To be fair, however, the Phileas does have decidedly "retro" look, although it bears no obvious resemblance to any vintage pen, or at least not to any Waterman of which I'm aware. There's a hint of Eversharp Skyline in the derby and clip, and a soupçon of Parker button fill in the blind-cap-like barrel end.

The colored portions of barrel and cap are made from a milky opaque plastic to which a marble-like finish has been applied. The finish looks like the effect you get by floating oily inks on water (the technique used to create marbled endpapers for books) The effect is to make these pens very luminous and intensely colored, coming as close as I've seen lately to the kinds of colors found on celluloid pens, much more striking than the run-of-the-mill marbled acrylic on higher priced pens. This pen is tagged as "blue" but is actually more of a deep purple with multicolored veining. The barrel is partially reinforced with a brass tube to give the pen some weight; it is quite light but well balanced, comfortable to write with.

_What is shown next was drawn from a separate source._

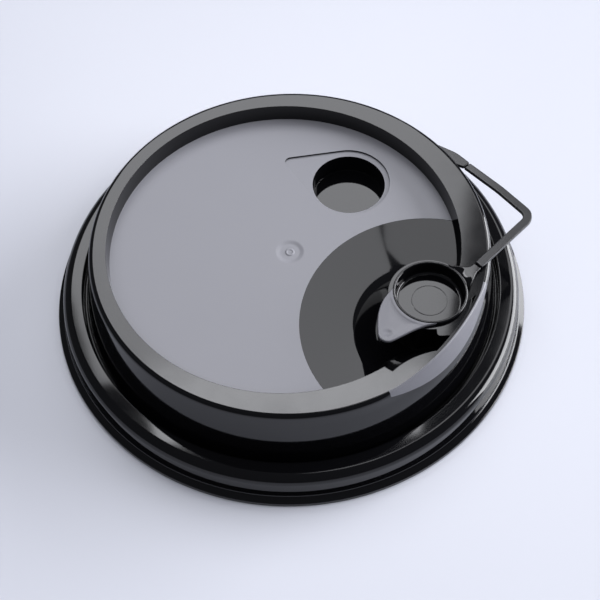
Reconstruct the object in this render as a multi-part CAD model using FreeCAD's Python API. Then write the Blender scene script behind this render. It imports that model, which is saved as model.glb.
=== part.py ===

The point has a gold-masked fan motif which is playfully repeated on the barrel band. The pen fills with cartridges (a nice vivid Florida blue is included), or you can use the excellent Waterman piston-fill converter (also included) if you prefer nursing your baby from a bottle. The Phileas writes very well, tho' I hear there is some variability in the finish of the points, so try out a couple before you put down your money. As is typical of newer pens, the Phileas nibs run rather broad; this one was labeled as a medium but writes with a bigger line than most other makers' medium nibs.

Waterman didn't skimp on the packaging, as the Phileas comes in the same luxurious blue gift box as many of its more expensive pens. Waterman's informative multilingual instruction booklet is also included, but could probably use some update since it refers to the Gentleman series, which has been out of production for some time.